Minisymposium Presentation
Datacenter Power Monitoring and Management Using MERIC SW Suite
Presenter
Ondrej Vysocky, Ph.D. (male) is a Senior researcher at IT4Innovations in the Infrastructure Research Lab, leading the Energy-efficient HPC research group. He was an investigator of the Horizon 2020 READEX project which dealt with the energy efficiency of parallel applications using dynamic tuning. Since that time, he has developed a MERIC energy-efficient software suite for datacenters power monitoring and management. Using MERIC tools, he is an investigator of several Horizon 2020 and Horizon Europe projects, including EuroHPC Centers of Excellence.
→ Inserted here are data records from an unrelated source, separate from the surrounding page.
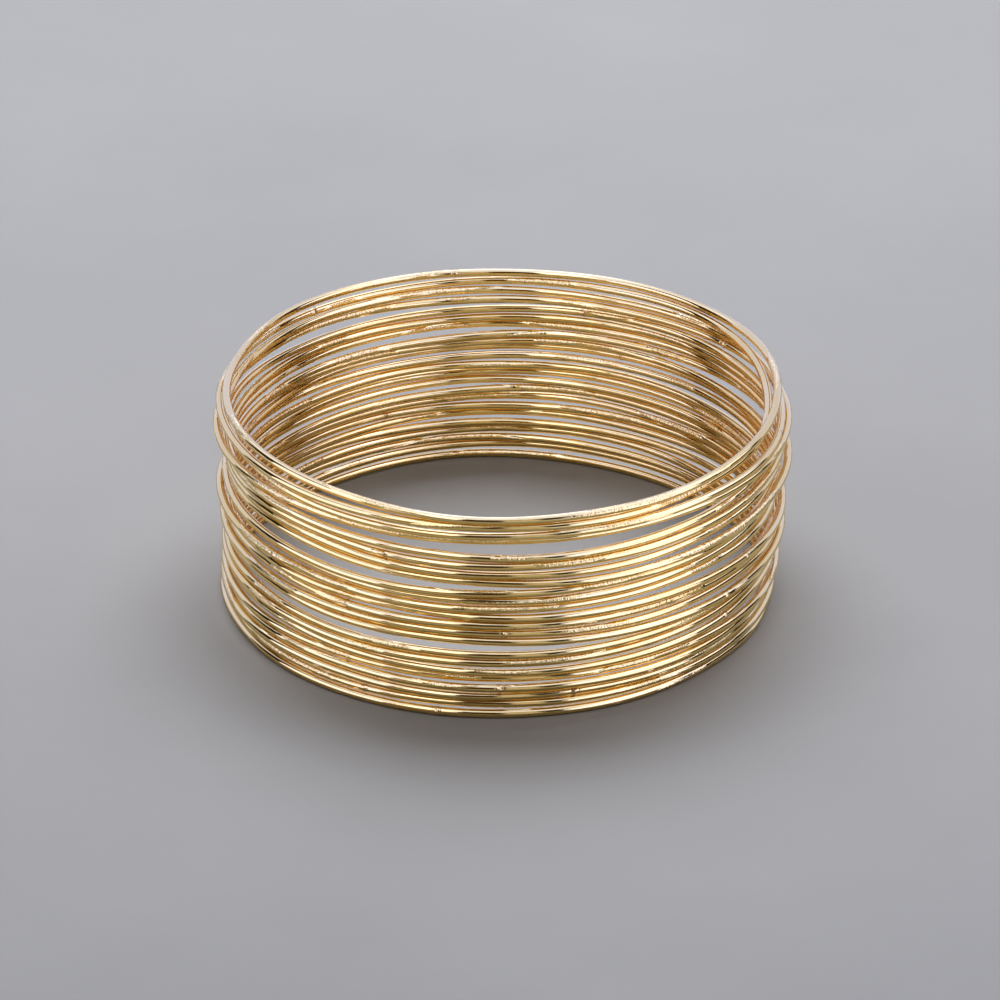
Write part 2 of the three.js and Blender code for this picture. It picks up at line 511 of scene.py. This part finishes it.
# The panels' colours are as blue as gold is yellow, so a first reflection looks nearly white.
DAYLIGHT = (0.426, 0.475, 1.0)
IVORY = (0.51, 0.58, 1.0)
SKY = (0.405, 0.475, 1.0)
PALE = (0.80, 0.80, 1.0)
BROWN = (1.0, 0.62, 0.36)
OLIVE = (0.9, 1.0, 0.7)
COOL = (0.94, 0.95, 1.0)
NEUTRAL = (1.0, 1.0, 1.0)

# A light tent with dark slits between its cloths: where the feet of four of them start and end.
LEFT_FOOT = ((-173, -173), (-264, 14))
FRONT_LEFT_FOOT = ((-100, -340), (-171, -178))
FRONT_FOOT = ((112, -370), (22, -380))
RIGHT_FOOT = ((128, -38), (136, -280))

# wall: name, foot, bottom, top, radiance, color
# card: name, foot, depth, radiance, color
wall("left", LEFT_FOOT, 0, 210, 3.5, DAYLIGHT)
card("left_card", LEFT_FOOT, 105, 2.6, DAYLIGHT)
wall("front_left", FRONT_LEFT_FOOT, 95, 420, 3.0, IVORY)
wall("front_left_foot", FRONT_LEFT_FOOT, 0, 95, 0.22, BROWN)
wall("front_gap", (FRONT_FOOT[1], FRONT_LEFT_FOOT[0]), 0, 420, 0.045, BROWN)
wall("front", FRONT_FOOT, 0, 380, 0.72, PALE)
wall("right_gap", (RIGHT_FOOT[1], FRONT_FOOT[0]), 0, 380, 0.03, OLIVE)
wall("right", RIGHT_FOOT, 0, 170, 3.7, DAYLIGHT)
card("right_card", RIGHT_FOOT, 80, 2.8, DAYLIGHT)
wall("right_rear", ((124, 37), (128, -34)), 55, 300, 3.7, DAYLIGHT)
wall("rear_right", ((240, 330), (310, 165)), 0, 350, 1.85, SKY)
wall("rear", ((-235, 330), (240, 330)), 0, 350, 1.85, SKY)
wall("rear_left", ((-246, 102), (-235, 330)), 0, 350, 1.85, SKY)

# name, centre, across, up, width, height, radiance, color
panel("canopy", Vector((0, 10, 350)), RIGHT, BACK, 560, 640, 2.6, SKY)
panel("window", direction(177, 60) * 340, RIGHT, direction(180, -30), 130, 120, 4.2, SKY)

# These two light the floor alone.
panel("key", direction(180, 58) * 640, RIGHT, direction(180, -32), 730, 518, 4.0, COOL, True)
panel("fill", Vector((0, -100, 450)), RIGHT, BACK, 1200, 900, 0.32, NEUTRAL, True)

# What shows between the cloths.
SLIT_BROWN = (0.025, 0.018, 0.012)
world = bpy.data.worlds.new("studio")
world.use_nodes = True
background = world.node_tree.nodes["Background"]
background.inputs["Color"].default_value = (*SLIT_BROWN, 1)
background.inputs["Strength"].default_value = 1.0
scene.world = world

# ---------------------------------------------------------------------------------------------
# The camera and the floor

# The camera stands in front and looks down a little, from far enough off to see the rim as a
# flat ellipse.
CAMERA_ELEVATION = 27.4
CAMERA_DISTANCE = 1.2993  # metres
CAMERA_AIM = Vector((-0.36, -0.16, 11.54)) * MM
CAMERA_LENS = 384.4
CAMERA_SENSOR = 36
CAMERA_CLIP = (0.1, 20)  # metres

camera = bpy.data.objects.new("camera", bpy.data.cameras.new("camera"))
camera.data.sensor_width = CAMERA_SENSOR
camera.data.lens = CAMERA_LENS
camera.data.clip_start, camera.data.clip_end = CAMERA_CLIP
sight = direction(0, CAMERA_ELEVATION)
camera.location = CAMERA_AIM + sight * CAMERA_DISTANCE
camera.rotation_euler = sight.to_track_quat("Z", "Y").to_euler()
scene.collection.objects.link(camera)
scene.camera = camera
scene.view_settings.view_transform = "Standard"

# Light goes from wire to wire many times before it leaves the stack.
scene.cycles.max_bounces = 16
scene.cycles.glossy_bounces = 14

FLOOR_HALF = 2000
FLOOR_HEIGHT = -0.045  # just under the lowest wire


def floor():
    half = FLOOR_HALF * MM
    corners = [(-half, -half, 0), (half, -half, 0), (half, half, 0), (-half, half, 0)]
    mesh = bpy.data.meshes.new("floor")
    mesh.from_pydata(corners, [], [(0, 1, 2, 3)])
    plane = bpy.data.objects.new("floor", mesh)
    plane.location.z = FLOOR_HEIGHT * MM
    scene.collection.objects.link(plane)
    plane.data.materials.append(floor_material())


floor()
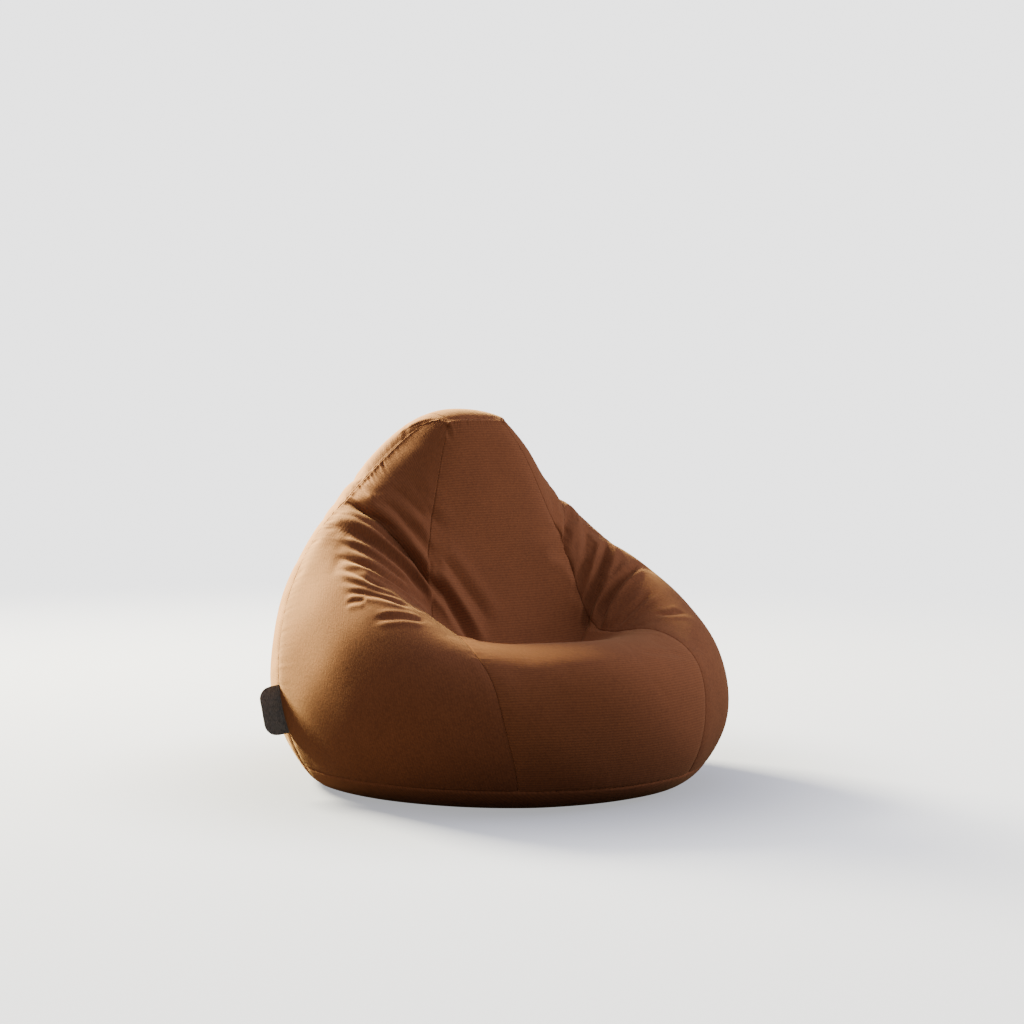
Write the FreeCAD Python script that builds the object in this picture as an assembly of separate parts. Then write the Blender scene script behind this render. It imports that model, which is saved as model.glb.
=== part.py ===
import FreeCAD, Part
import math
import os

# Bean bag chair: a sewn cover of shaped panels over a liner full of beads.
# Millimetres. +Z up, the chair faces -Y, +X is the viewer's right from the front.

V = FreeCAD.Vector
os.makedirs("parts", exist_ok=True)

# ---------------------------------------------------------------- driving dimensions
WIDTH = 900.0            # overall width, side bulge to side bulge
DEPTH = 942.0            # overall depth, front bulge to back bulge
HEIGHT = 750.0           # floor to the top of the backrest

CROWN_SLACK = 28.0       # the beads settle this far below the top
COVER_T = 1.6            # woven cover cloth, two layers lapped at the seams
LINER_T = 0.8            # liner cloth
SEAM_INSET = 0.0003      # each panel's edge stands back this fraction of the surface

# Seams, as fractions of each surface. u runs from the left side seam to the right one,
# v from the floor to the top edge.
U_PANEL = 0.26           # seams beside the front panel and the backrest panel
U_REAR = 0.27            # seams beside the back panel
V_BASE = 0.076           # base seam
V_SEAT = 0.622           # seam between the seat and the backrest, in the crease
V_ARM = 0.742            # seam between each arm and the backrest's side
V_LINER_ZIP = 0.155      # zip in the liner's back

# Zips. Across the chain, from its middle line; out of the cloth, from its middle.
ZIP_HALF = 36.0          # half the cover zip's opening, degrees round the back
LINER_ZIP_HALF = 22.0    # the same for the liner's zip
LINER_ZIP_SIZE = 0.8     # the liner's chain is a size smaller
COIL_R = 1.1             # one side of the closed chain
COIL_GAP = 1.0           # between the two sides, where the slider's wedge runs
TAPE_T = 0.7
TAPE_W = 6.6
TAPE_CLEAR = 1.3         # tape to the cloth that covers its edge
SLIDER_L = 13.0
SLIDER_RIM = 1.3         # the slider's folded rims
PLATE = 1.0              # the slider's two plates
PLATE_CLEAR = 0.4        # plate to chain
STOP_L = 2.7             # top and bottom stops, along the chain
SLOT_CLEAR = 1.1         # slider to the cloth's edge on each side
LAYER_CLEAR = 1.5        # slider to the next layer in
PIN_R = 0.8              # the pull's pin
PIN_CLEAR = 0.1          # round the pin
EYE_WALL = 0.8           # the pull's eye, round its hole
PULL_L = 22.0
PULL_W = 7.0
PULL_T = 1.6
LUG_T = 1.2              # the crown's two lugs
LUG_CLEAR = 0.3          # lug to pull

LABEL_H = 100.0          # label, along the seam
LABEL_W = 44.0           # how far it stands out
LABEL_T = 2.4            # folded webbing, two layers
LABEL_R = 26.0           # its outer corners
LABEL_CLEAR = 0.8        # label to cover
V_LABEL = 0.200          # its middle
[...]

He is also a member of the ETP4HPC (leading Energy efficiency & sustainability WG), EE HPC WG, and HPC PowerStack initiatives, which bring experts from around the world to focus on power consumption challenges in the HPC field.
Description
An HPC system can be optimized for energy efficiency at several levels, while the highest level of dynamicity comes from the power management of computing components controlled at the job level. Complex parallel applications show different hardware requirements during their execution. Energy-efficient runtime systems provide administrator- and user-friendly ways to perform dynamic hardware power knobs management without requiring a deep understanding of the topic. MERIC energy-efficient HPC software suite is a package of software tools for datacenter monitoring and optimization for power and energy consumption. The package includes cluster monitoring, job energy budgeting, cluster power capping applying a dynamic power limit adjusted based on the recent history of power consumption, and power management. Its component is also the EuroHPC Center of Excellence Performance Optimisation and Productivity (POP) flagship code MERIC, which is a job-level runtime system designed to provide a detailed analysis of application behavior, identify the optimal hardware settings concerning energy consumption and runtime, and provide dynamic tuning during the application runtime. Thanks to complex execution time coverage by regions of interest, tuning granularity at the level of tens of milliseconds, and a large set of controlled power knobs, it pushes the achievable energy savings to the limit.